Task to carry out:
Your task is to print the material below exactly as presented.

Available data:
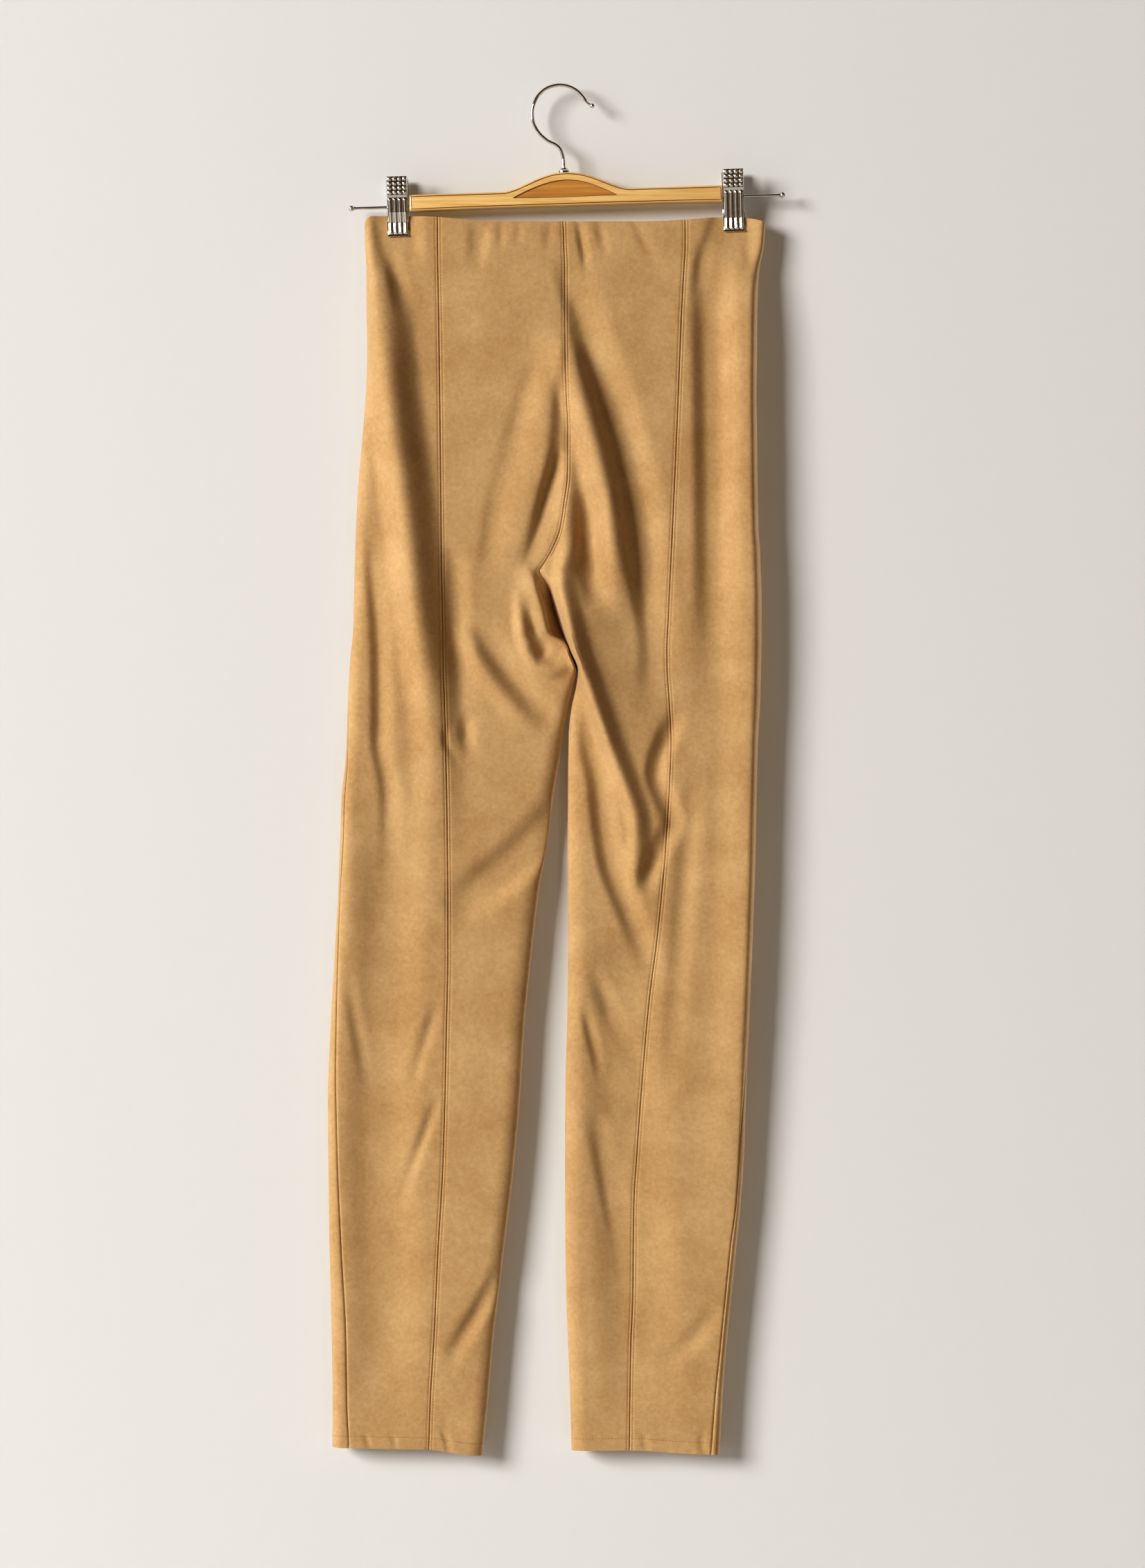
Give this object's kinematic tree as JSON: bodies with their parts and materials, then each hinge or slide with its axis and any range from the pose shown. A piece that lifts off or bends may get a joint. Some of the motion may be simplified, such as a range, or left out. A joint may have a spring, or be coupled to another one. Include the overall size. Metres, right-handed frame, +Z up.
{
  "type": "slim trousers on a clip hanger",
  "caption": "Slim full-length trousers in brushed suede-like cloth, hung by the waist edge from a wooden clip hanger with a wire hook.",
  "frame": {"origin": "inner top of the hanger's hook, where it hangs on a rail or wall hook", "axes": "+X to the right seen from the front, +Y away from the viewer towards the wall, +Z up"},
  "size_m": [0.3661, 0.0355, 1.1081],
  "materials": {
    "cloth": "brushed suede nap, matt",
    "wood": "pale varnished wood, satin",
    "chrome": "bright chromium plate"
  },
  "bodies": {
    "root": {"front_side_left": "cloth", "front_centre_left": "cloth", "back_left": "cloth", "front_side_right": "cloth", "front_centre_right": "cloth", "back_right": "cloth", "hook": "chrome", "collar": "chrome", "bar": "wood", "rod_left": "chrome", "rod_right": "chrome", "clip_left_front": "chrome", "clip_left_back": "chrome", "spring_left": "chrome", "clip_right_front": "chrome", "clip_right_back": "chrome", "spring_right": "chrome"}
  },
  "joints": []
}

Task output:
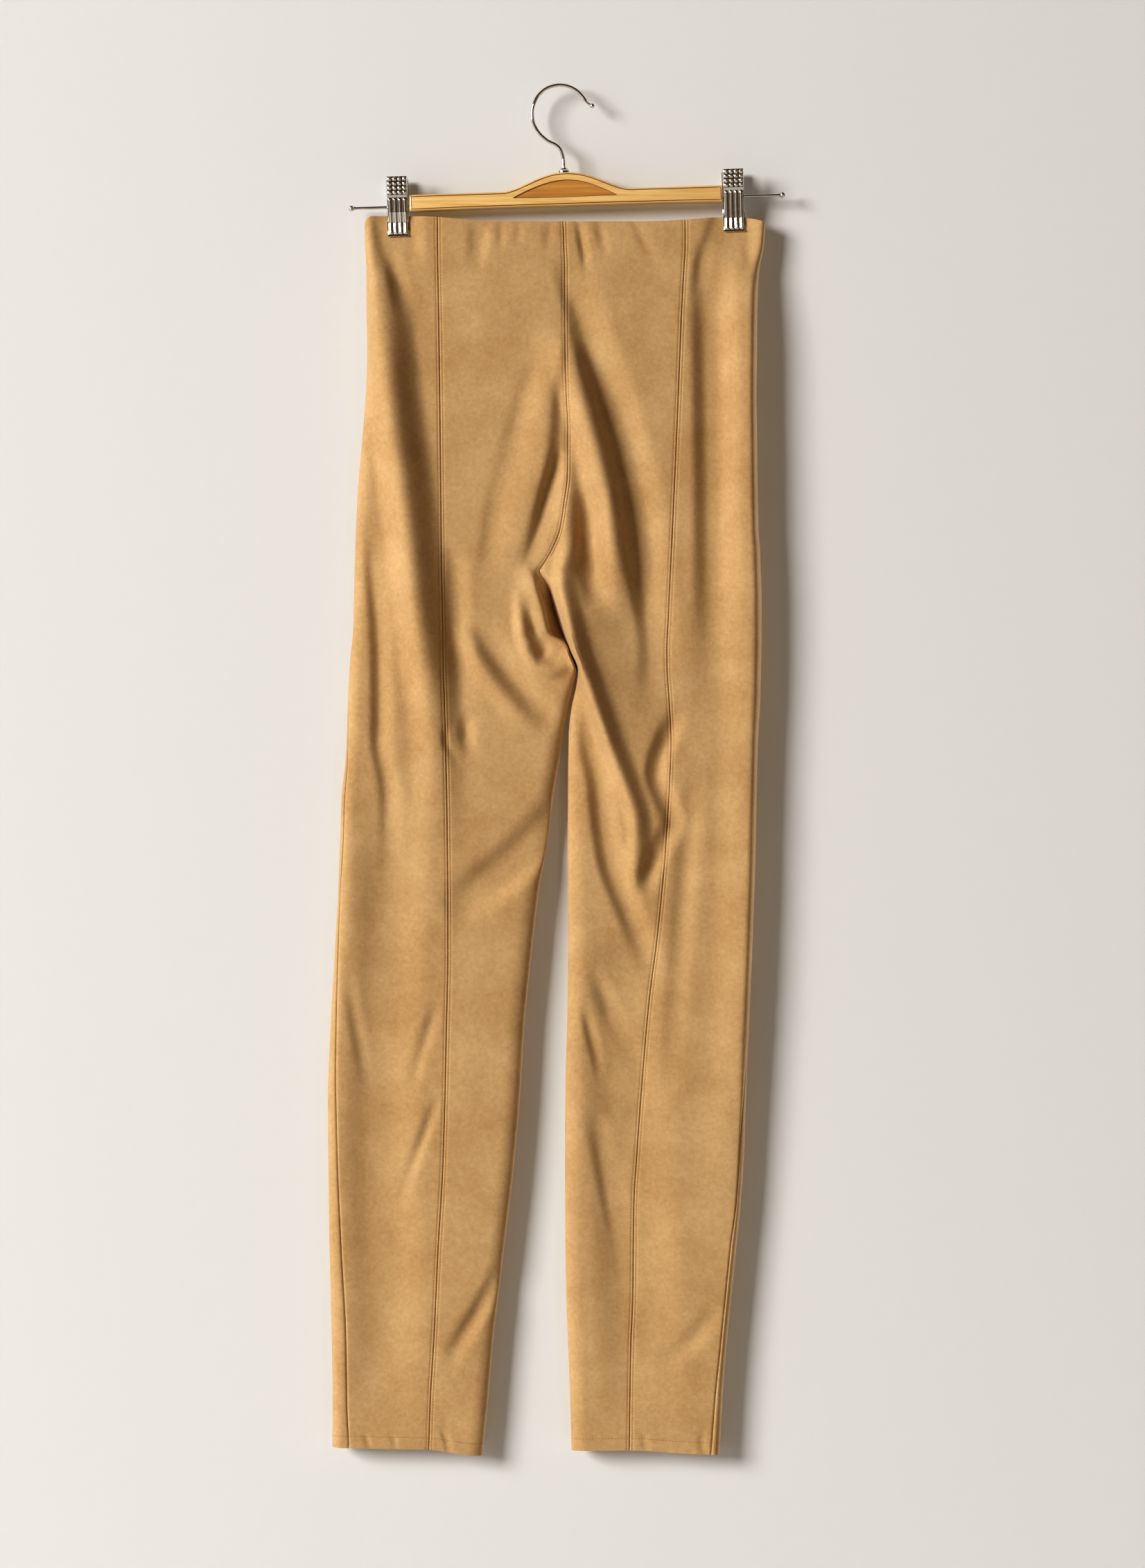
Give this object's kinematic tree as JSON: bodies with their parts and materials, then each hinge or slide with its axis and any range from the pose shown. A piece that lifts off or bends may get a joint. Some of the motion may be simplified, such as a range, or left out. A joint may have a spring, or be coupled to another one. Include the overall size. Metres, right-handed frame, +Z up.
{
  "type": "slim trousers on a clip hanger",
  "caption": "Slim full-length trousers in brushed suede-like cloth, hung by the waist edge from a wooden clip hanger with a wire hook.",
  "frame": {"origin": "inner top of the hanger's hook, where it hangs on a rail or wall hook", "axes": "+X to the right seen from the front, +Y away from the viewer towards the wall, +Z up"},
  "size_m": [0.3661, 0.0355, 1.1081],
  "materials": {
    "cloth": "brushed suede nap, matt",
    "wood": "pale varnished wood, satin",
    "chrome": "bright chromium plate"
  },
  "bodies": {
    "root": {"front_side_left": "cloth", "front_centre_left": "cloth", "back_left": "cloth", "front_side_right": "cloth", "front_centre_right": "cloth", "back_right": "cloth", "hook": "chrome", "collar": "chrome", "bar": "wood", "rod_left": "chrome", "rod_right": "chrome", "clip_left_front": "chrome", "clip_left_back": "chrome", "spring_left": "chrome", "clip_right_front": "chrome", "clip_right_back": "chrome", "spring_right": "chrome"}
  },
  "joints": []
}